Thank you Mercedes for this refreshing article !
As a French expatriate living in the USA, I am amused to see that I had the exact same impression when I crossed the Atlantic.
I initially found the average Texas driver to be absolutely reckless, constantly speeding, passing from the right and regularly bombing past red traffic lights, with a phone in one hand and some junk flying off their pick-up truck bed.
Now I understand that they are not worse (or better) drivers, they are just dealing with different cars and road conditions.
Texas also is not representative of the USA though, and so is Nice.
Southern mountain driving on crowded and tiny roads takes some getting used to, even for the French tourists…

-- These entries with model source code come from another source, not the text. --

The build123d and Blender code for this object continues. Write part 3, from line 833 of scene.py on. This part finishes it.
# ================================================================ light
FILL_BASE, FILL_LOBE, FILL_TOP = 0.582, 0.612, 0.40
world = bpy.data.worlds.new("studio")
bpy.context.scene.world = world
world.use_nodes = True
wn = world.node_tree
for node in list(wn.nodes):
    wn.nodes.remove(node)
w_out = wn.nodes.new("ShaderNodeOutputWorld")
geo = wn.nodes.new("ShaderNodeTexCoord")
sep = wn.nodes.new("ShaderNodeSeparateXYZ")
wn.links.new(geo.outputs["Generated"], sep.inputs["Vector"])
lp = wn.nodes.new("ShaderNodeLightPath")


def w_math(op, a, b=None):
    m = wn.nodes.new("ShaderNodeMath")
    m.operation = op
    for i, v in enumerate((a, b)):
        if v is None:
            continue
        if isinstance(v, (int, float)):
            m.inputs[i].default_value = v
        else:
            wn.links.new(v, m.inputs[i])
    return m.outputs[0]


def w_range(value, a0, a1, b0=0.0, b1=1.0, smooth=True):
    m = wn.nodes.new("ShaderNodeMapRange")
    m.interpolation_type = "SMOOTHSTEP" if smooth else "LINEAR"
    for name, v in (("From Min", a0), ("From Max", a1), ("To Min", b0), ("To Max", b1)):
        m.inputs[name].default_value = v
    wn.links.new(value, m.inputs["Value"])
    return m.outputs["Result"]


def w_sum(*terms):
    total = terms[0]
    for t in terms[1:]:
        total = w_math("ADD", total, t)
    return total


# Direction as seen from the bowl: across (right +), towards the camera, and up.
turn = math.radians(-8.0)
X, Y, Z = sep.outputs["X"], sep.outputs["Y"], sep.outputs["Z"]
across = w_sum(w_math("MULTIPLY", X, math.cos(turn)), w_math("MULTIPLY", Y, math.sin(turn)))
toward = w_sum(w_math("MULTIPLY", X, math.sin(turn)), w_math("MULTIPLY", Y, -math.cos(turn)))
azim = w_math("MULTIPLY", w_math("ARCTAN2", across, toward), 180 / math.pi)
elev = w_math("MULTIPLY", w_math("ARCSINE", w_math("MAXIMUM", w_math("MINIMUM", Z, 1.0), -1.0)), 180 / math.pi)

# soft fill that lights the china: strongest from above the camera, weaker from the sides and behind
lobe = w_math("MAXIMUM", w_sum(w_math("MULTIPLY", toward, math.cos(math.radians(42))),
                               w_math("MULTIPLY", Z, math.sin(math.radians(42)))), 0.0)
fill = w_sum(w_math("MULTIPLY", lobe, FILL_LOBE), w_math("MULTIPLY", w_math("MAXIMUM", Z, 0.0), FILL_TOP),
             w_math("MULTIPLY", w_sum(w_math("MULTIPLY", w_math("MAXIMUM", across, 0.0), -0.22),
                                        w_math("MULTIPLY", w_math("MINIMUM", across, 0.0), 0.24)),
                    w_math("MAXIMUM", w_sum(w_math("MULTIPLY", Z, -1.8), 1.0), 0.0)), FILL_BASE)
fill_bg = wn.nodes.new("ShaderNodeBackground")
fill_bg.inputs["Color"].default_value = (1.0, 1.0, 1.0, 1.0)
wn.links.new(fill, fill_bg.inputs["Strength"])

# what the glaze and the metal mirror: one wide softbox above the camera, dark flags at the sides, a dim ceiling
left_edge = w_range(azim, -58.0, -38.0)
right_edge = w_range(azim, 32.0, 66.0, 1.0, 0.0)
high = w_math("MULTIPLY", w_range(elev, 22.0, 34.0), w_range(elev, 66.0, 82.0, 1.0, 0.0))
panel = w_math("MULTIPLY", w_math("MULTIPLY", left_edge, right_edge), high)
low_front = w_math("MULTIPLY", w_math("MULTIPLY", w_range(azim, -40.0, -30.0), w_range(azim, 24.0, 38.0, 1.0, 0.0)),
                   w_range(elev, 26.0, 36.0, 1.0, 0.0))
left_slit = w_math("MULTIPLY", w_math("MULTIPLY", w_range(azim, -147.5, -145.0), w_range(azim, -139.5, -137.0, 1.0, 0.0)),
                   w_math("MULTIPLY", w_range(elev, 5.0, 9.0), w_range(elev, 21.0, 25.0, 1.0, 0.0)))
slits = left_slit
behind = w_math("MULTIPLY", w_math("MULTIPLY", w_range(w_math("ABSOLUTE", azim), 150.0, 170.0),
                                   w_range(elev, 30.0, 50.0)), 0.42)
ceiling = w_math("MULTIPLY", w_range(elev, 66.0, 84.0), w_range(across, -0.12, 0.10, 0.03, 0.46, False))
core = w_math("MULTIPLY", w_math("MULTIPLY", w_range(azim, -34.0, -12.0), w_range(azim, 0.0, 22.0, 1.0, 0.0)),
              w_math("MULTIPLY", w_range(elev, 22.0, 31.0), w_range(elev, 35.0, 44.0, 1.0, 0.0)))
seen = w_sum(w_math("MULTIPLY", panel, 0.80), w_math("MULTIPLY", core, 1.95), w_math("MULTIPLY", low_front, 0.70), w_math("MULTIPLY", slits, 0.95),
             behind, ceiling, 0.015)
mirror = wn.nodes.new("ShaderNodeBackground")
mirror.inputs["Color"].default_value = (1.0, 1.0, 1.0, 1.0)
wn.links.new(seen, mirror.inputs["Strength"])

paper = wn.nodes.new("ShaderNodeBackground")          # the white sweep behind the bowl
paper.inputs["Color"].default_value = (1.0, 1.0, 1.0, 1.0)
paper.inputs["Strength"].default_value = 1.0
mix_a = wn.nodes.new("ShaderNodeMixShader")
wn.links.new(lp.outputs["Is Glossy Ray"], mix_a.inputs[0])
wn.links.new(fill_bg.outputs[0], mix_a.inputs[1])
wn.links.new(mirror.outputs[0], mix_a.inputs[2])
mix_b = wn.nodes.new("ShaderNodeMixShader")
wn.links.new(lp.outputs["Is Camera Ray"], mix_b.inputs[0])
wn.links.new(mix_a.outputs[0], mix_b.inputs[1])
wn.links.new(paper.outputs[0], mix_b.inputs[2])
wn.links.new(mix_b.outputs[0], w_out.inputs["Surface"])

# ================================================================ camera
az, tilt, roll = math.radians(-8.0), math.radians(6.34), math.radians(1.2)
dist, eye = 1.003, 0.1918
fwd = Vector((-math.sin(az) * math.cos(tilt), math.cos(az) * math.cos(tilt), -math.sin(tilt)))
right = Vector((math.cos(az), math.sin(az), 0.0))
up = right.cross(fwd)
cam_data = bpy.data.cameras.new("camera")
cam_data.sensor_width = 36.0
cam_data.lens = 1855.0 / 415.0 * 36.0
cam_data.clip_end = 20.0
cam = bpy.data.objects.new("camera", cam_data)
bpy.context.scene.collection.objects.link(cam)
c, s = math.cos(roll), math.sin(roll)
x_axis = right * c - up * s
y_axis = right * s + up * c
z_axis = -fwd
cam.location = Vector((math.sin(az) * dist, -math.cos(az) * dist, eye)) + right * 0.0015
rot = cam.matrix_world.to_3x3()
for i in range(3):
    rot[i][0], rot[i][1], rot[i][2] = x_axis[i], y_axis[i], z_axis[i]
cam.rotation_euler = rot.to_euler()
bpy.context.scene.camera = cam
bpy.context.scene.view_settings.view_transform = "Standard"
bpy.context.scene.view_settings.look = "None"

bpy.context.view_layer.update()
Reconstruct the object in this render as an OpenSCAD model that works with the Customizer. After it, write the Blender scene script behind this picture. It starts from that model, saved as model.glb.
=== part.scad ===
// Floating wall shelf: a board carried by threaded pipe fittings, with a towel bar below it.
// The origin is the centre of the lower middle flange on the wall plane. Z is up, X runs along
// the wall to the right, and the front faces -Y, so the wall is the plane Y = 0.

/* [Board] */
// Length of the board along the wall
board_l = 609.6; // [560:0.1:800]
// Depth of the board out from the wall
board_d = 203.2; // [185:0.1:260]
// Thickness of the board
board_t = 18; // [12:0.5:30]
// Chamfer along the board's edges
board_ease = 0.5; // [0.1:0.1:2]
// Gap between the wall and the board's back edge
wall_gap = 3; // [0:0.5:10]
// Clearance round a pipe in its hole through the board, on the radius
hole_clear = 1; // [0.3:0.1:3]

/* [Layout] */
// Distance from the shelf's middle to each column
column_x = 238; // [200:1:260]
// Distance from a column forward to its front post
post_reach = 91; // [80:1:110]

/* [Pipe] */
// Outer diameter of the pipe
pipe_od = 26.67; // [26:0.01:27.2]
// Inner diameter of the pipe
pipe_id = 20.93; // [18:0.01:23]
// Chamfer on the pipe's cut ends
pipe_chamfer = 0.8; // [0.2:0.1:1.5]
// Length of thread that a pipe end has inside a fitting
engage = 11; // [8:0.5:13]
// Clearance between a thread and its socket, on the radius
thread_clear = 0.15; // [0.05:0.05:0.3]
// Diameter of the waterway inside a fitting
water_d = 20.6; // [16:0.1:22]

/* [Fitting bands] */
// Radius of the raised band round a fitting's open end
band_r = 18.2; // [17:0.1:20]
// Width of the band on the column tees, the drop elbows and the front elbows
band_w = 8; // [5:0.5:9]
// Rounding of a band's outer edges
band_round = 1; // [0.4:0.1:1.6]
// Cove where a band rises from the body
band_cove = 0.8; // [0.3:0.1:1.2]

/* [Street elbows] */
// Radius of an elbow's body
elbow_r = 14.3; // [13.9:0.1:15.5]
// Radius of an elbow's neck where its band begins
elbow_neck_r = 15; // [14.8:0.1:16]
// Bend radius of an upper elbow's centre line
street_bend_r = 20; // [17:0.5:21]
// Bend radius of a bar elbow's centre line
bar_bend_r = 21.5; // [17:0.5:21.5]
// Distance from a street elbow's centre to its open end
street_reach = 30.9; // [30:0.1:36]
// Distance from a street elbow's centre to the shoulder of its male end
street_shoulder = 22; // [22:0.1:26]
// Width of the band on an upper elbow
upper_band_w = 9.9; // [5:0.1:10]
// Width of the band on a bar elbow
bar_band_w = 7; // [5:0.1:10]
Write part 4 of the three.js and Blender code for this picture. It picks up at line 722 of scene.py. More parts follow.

Sorry that you had to discover we trash the shit out of the little Smarts, they are perfect for city racing. I hope that you return to Europe more often, I think you would adapt to the driving quite quickly. Driving differs a lot in different countries; up north in Norway and Sweden they drive very gently and calm. The more south you go, the more passionate the driving becomes.
Personally I love to drive in France, and I get used to their fluent go-with-the-flow way of driving real quick. The problems come when I return to the Netherlands and still use the French way of driving in Dutch traffic; I get a lot of angry faces, finger swearing and honking 🙂
So glad you had those experiences! Car people should drive in other countries just for the exexperience.
I drove a rental opal (manual transmission in a rental) around Florence and Pisa and the part that made me the most nervous was the constant barrage of scooters darting into oncoming traffic to pass people. I was worried I would hit one head-on.